**Information provided**
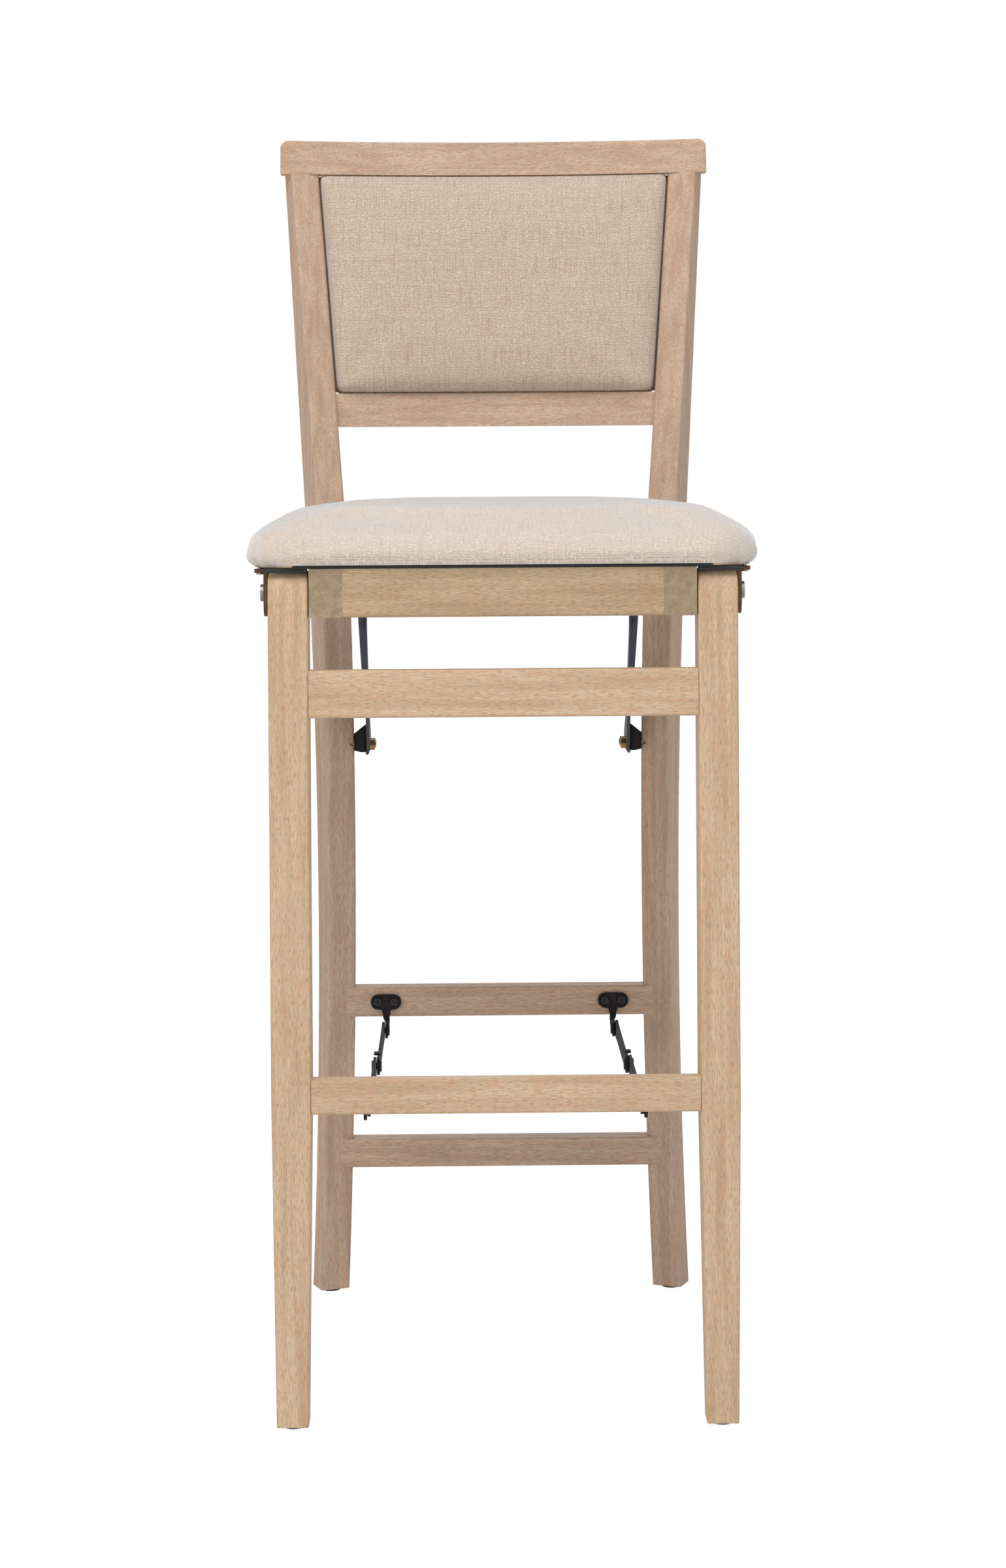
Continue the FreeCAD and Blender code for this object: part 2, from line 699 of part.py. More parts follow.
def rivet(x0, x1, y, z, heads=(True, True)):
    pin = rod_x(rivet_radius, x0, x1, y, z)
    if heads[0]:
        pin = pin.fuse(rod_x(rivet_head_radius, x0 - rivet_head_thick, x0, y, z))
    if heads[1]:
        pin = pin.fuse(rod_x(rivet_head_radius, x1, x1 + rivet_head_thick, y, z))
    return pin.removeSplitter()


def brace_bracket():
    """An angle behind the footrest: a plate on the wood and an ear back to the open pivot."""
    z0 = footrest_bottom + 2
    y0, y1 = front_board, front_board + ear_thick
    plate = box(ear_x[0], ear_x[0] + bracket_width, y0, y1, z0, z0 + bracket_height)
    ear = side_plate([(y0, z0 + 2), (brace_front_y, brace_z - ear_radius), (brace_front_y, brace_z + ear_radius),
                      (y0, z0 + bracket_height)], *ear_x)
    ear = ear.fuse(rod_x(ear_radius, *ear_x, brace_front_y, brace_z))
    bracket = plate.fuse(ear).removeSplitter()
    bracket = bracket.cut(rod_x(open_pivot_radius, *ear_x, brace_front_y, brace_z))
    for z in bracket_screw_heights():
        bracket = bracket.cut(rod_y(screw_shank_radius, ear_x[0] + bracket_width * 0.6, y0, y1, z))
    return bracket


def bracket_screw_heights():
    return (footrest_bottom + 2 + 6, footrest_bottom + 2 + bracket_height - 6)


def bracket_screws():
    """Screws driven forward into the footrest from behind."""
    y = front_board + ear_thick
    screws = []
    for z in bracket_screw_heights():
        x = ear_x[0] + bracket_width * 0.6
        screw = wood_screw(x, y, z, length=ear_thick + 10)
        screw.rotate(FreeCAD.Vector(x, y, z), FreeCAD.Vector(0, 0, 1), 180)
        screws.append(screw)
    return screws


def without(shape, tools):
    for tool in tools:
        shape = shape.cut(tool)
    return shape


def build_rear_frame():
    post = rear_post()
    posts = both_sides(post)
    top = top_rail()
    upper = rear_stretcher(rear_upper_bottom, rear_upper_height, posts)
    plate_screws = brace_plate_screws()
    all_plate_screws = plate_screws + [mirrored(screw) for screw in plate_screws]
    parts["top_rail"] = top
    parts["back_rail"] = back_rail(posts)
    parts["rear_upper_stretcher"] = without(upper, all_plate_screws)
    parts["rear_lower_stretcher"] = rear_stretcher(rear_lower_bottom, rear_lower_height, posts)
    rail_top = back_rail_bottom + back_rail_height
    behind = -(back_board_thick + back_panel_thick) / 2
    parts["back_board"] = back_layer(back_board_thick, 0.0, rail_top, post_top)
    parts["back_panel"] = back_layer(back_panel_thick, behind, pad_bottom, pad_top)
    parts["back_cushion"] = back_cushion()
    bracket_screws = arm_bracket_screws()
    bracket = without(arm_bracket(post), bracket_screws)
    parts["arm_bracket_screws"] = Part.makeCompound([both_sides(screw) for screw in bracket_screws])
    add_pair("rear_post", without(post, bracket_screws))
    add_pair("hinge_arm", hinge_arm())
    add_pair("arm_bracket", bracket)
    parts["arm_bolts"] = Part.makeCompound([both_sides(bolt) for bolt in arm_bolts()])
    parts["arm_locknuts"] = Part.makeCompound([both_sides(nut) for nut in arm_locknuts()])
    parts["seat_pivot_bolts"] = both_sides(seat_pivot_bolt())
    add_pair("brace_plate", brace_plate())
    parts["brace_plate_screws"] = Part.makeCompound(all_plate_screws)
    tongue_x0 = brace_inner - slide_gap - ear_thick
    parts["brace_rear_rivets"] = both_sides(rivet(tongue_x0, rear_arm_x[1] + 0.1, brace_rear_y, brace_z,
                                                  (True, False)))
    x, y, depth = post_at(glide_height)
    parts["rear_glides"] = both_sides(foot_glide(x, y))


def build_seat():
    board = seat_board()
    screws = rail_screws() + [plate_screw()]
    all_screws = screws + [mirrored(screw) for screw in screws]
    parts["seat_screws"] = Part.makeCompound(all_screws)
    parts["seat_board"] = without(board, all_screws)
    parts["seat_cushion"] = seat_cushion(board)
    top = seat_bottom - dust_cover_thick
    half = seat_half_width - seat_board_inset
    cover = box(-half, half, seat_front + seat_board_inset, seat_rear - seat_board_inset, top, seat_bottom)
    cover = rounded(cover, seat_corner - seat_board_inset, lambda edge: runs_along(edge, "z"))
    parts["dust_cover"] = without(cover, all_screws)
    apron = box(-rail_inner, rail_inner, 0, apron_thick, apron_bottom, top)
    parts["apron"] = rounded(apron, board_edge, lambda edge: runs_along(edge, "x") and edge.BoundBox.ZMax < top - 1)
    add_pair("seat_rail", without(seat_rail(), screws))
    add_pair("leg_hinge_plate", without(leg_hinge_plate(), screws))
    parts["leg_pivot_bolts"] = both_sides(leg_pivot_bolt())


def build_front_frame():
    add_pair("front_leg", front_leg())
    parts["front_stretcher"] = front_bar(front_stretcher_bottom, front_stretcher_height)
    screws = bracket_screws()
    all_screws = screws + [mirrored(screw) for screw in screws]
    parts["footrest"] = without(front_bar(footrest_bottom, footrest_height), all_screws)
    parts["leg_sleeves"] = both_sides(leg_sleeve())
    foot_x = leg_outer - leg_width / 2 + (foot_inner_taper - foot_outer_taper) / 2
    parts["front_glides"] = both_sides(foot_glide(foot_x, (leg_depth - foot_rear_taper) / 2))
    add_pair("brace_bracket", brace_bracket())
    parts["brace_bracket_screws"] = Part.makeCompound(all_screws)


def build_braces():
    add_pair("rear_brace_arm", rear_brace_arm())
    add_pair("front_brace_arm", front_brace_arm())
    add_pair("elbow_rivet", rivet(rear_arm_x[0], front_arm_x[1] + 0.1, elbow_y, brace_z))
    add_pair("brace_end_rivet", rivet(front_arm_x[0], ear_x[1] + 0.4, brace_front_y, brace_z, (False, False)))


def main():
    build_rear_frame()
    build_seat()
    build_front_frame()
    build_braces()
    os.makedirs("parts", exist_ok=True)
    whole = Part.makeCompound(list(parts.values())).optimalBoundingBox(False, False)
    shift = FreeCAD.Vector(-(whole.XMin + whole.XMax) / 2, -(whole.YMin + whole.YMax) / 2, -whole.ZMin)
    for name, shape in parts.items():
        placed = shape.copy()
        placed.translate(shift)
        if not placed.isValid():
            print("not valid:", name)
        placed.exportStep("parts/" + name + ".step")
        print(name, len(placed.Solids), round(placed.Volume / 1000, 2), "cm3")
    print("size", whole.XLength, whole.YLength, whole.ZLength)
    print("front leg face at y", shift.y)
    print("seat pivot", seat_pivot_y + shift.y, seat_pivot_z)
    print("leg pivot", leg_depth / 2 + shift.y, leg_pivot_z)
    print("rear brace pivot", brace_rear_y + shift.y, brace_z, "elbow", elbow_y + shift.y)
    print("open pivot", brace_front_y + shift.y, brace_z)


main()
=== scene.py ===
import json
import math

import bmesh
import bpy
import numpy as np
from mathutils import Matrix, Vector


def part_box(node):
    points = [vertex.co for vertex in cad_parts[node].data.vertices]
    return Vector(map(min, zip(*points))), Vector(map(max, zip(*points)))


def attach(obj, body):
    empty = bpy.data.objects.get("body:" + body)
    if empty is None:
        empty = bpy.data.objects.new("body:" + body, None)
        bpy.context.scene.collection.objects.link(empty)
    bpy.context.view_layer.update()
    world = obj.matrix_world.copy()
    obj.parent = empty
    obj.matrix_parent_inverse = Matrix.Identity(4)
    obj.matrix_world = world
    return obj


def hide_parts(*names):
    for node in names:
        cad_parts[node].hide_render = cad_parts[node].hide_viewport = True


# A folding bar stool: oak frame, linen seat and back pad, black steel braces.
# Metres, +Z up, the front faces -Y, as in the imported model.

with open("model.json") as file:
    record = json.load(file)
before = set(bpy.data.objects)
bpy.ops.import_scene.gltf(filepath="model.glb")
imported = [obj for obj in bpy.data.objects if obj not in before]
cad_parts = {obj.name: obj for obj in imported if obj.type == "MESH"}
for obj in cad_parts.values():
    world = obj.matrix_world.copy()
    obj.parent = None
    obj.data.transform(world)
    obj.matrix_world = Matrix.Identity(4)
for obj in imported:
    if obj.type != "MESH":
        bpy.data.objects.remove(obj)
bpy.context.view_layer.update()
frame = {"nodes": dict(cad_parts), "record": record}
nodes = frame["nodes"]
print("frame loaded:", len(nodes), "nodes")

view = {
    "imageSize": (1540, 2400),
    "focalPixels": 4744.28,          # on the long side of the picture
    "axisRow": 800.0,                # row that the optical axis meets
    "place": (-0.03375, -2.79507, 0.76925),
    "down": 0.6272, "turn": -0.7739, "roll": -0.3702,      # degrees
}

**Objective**
Quote the listing word for word from its first line through the line in which "return pin.removeSplitter()" appears.

**Exercise solution**
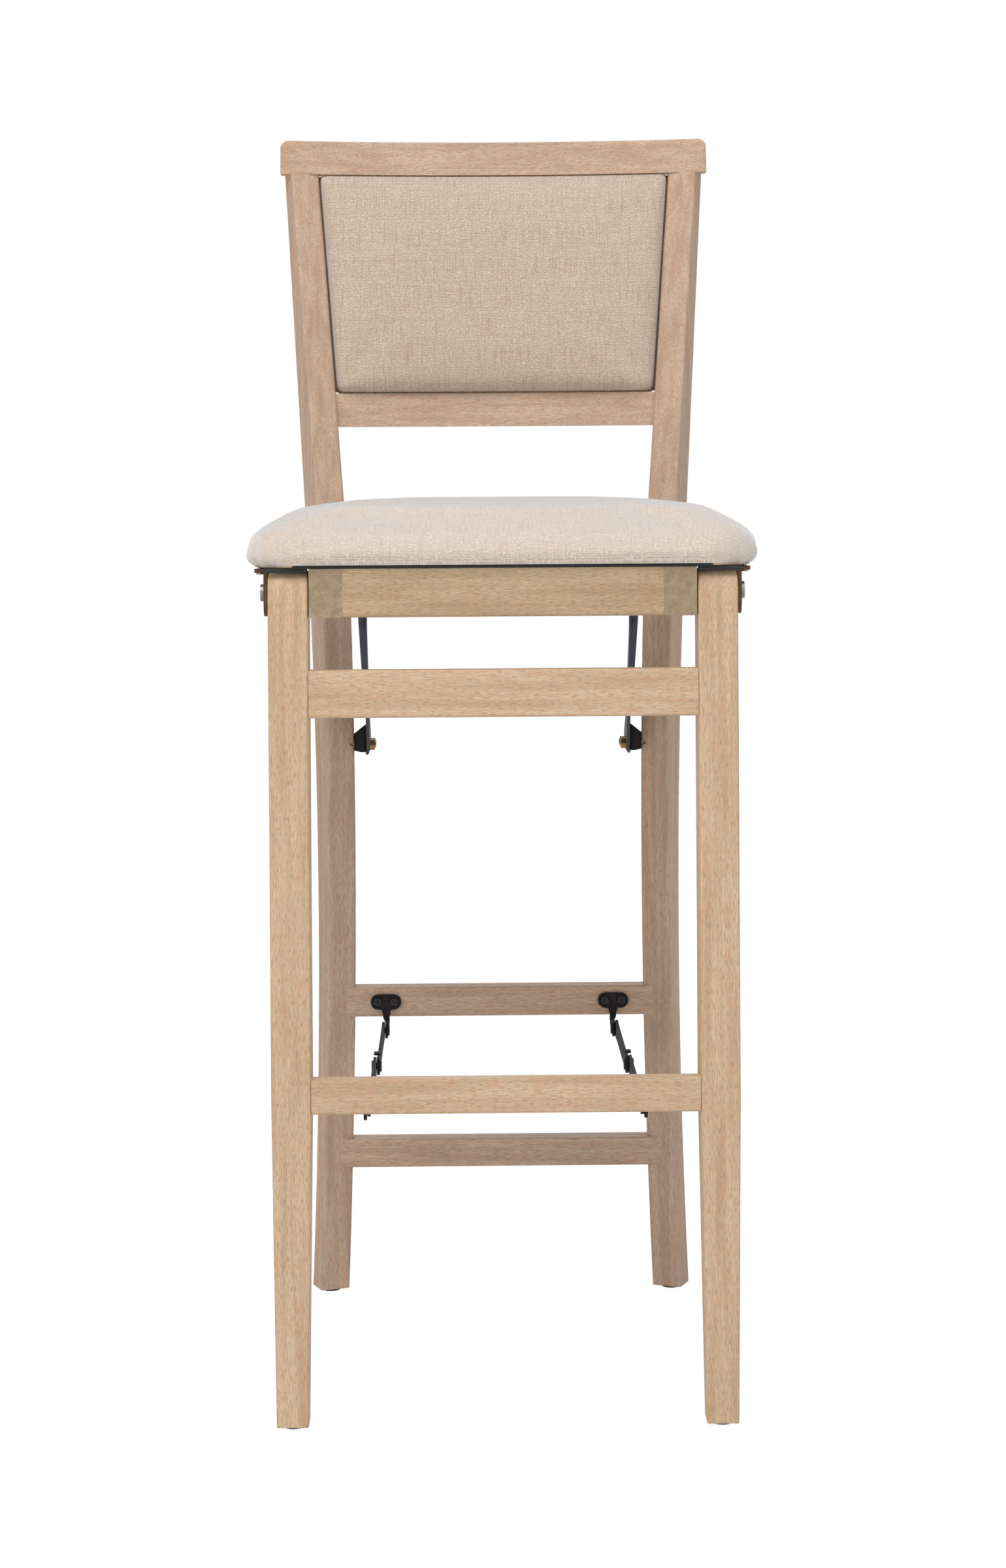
Continue the FreeCAD and Blender code for this object: part 2, from line 699 of part.py. More parts follow.
def rivet(x0, x1, y, z, heads=(True, True)):
    pin = rod_x(rivet_radius, x0, x1, y, z)
    if heads[0]:
        pin = pin.fuse(rod_x(rivet_head_radius, x0 - rivet_head_thick, x0, y, z))
    if heads[1]:
        pin = pin.fuse(rod_x(rivet_head_radius, x1, x1 + rivet_head_thick, y, z))
    return pin.removeSplitter()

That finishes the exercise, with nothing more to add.